Your task is to quote, unchanged, only the lines from the one with "The three.js and" through the one with "RIDGE_WIDTH = 0.22", both ends included.
*** SUPPLIED RECORDS
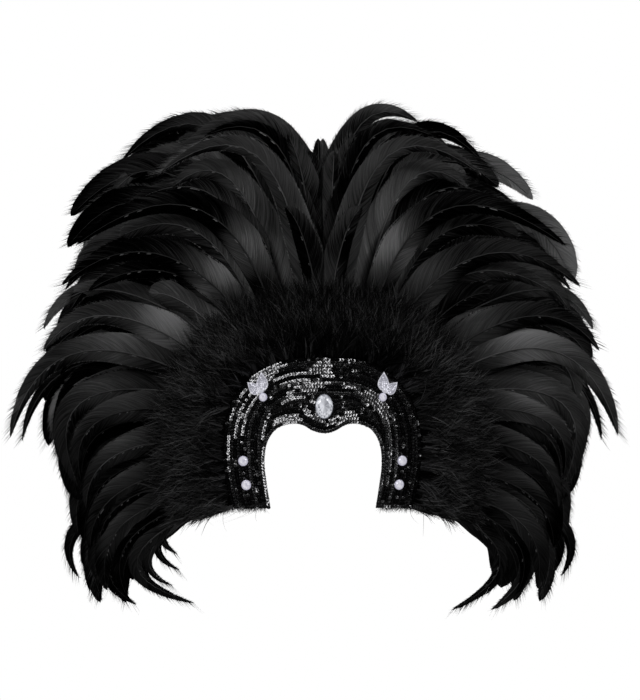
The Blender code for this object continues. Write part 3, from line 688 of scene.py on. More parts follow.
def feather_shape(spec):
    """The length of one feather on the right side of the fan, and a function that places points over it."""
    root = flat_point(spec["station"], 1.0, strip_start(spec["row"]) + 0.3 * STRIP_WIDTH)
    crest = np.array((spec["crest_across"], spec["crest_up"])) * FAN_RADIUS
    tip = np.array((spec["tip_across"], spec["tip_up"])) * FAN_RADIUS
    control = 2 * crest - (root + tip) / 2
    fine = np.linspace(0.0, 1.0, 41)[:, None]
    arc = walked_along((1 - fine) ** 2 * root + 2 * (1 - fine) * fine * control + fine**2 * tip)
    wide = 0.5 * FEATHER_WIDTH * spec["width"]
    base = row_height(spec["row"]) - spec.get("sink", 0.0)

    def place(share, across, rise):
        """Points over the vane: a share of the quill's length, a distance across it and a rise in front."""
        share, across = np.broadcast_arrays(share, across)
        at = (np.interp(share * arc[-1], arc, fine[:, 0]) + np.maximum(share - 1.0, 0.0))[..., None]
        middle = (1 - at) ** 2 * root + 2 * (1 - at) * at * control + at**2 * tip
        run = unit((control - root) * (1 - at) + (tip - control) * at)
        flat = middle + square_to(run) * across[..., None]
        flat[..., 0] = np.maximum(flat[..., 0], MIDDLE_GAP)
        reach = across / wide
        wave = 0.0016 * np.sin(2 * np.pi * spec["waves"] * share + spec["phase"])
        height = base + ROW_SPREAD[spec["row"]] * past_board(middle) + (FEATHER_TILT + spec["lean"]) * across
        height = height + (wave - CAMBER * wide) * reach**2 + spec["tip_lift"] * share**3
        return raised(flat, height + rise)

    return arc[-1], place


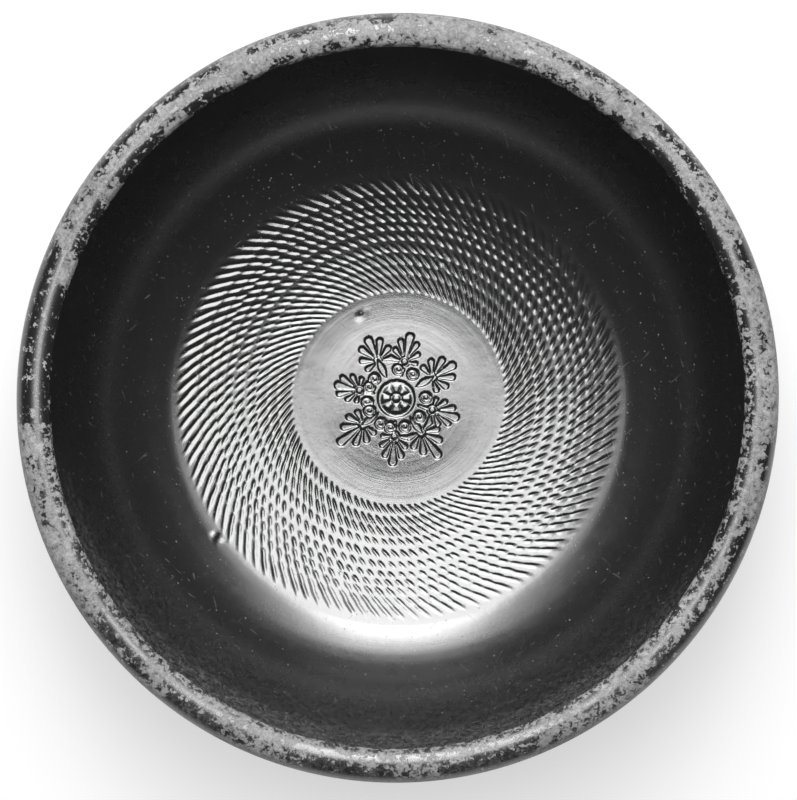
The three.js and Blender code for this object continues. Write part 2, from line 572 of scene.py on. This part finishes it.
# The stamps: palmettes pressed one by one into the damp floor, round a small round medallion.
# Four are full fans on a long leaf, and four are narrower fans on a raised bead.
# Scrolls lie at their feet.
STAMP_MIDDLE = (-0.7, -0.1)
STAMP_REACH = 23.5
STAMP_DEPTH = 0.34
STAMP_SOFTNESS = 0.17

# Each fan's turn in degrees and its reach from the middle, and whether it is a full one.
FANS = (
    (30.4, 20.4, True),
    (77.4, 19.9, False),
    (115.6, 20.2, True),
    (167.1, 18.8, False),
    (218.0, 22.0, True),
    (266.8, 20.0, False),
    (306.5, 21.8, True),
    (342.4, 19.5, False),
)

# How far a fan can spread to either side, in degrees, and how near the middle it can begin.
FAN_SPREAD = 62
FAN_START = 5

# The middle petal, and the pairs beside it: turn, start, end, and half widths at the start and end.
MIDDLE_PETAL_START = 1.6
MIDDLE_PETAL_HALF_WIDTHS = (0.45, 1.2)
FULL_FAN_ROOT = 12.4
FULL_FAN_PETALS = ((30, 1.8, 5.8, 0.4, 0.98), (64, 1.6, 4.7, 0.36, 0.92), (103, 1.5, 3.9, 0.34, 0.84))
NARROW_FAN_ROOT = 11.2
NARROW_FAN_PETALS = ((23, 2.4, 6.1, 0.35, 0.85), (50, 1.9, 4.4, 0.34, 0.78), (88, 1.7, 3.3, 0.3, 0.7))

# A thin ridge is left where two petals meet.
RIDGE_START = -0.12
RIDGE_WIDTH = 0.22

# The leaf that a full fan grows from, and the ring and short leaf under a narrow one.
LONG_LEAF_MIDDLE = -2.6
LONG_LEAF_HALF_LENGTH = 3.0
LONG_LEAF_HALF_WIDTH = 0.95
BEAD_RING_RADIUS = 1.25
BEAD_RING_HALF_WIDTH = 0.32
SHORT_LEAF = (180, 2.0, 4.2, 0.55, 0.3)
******
(TASK OUTPUT):
The three.js and Blender code for this object continues. Write part 2, from line 572 of scene.py on. This part finishes it.
# The stamps: palmettes pressed one by one into the damp floor, round a small round medallion.
# Four are full fans on a long leaf, and four are narrower fans on a raised bead.
# Scrolls lie at their feet.
STAMP_MIDDLE = (-0.7, -0.1)
STAMP_REACH = 23.5
STAMP_DEPTH = 0.34
STAMP_SOFTNESS = 0.17

# Each fan's turn in degrees and its reach from the middle, and whether it is a full one.
FANS = (
    (30.4, 20.4, True),
    (77.4, 19.9, False),
    (115.6, 20.2, True),
    (167.1, 18.8, False),
    (218.0, 22.0, True),
    (266.8, 20.0, False),
    (306.5, 21.8, True),
    (342.4, 19.5, False),
)

# How far a fan can spread to either side, in degrees, and how near the middle it can begin.
FAN_SPREAD = 62
FAN_START = 5

# The middle petal, and the pairs beside it: turn, start, end, and half widths at the start and end.
MIDDLE_PETAL_START = 1.6
MIDDLE_PETAL_HALF_WIDTHS = (0.45, 1.2)
FULL_FAN_ROOT = 12.4
FULL_FAN_PETALS = ((30, 1.8, 5.8, 0.4, 0.98), (64, 1.6, 4.7, 0.36, 0.92), (103, 1.5, 3.9, 0.34, 0.84))
NARROW_FAN_ROOT = 11.2
NARROW_FAN_PETALS = ((23, 2.4, 6.1, 0.35, 0.85), (50, 1.9, 4.4, 0.34, 0.78), (88, 1.7, 3.3, 0.3, 0.7))

# A thin ridge is left where two petals meet.
RIDGE_START = -0.12
RIDGE_WIDTH = 0.22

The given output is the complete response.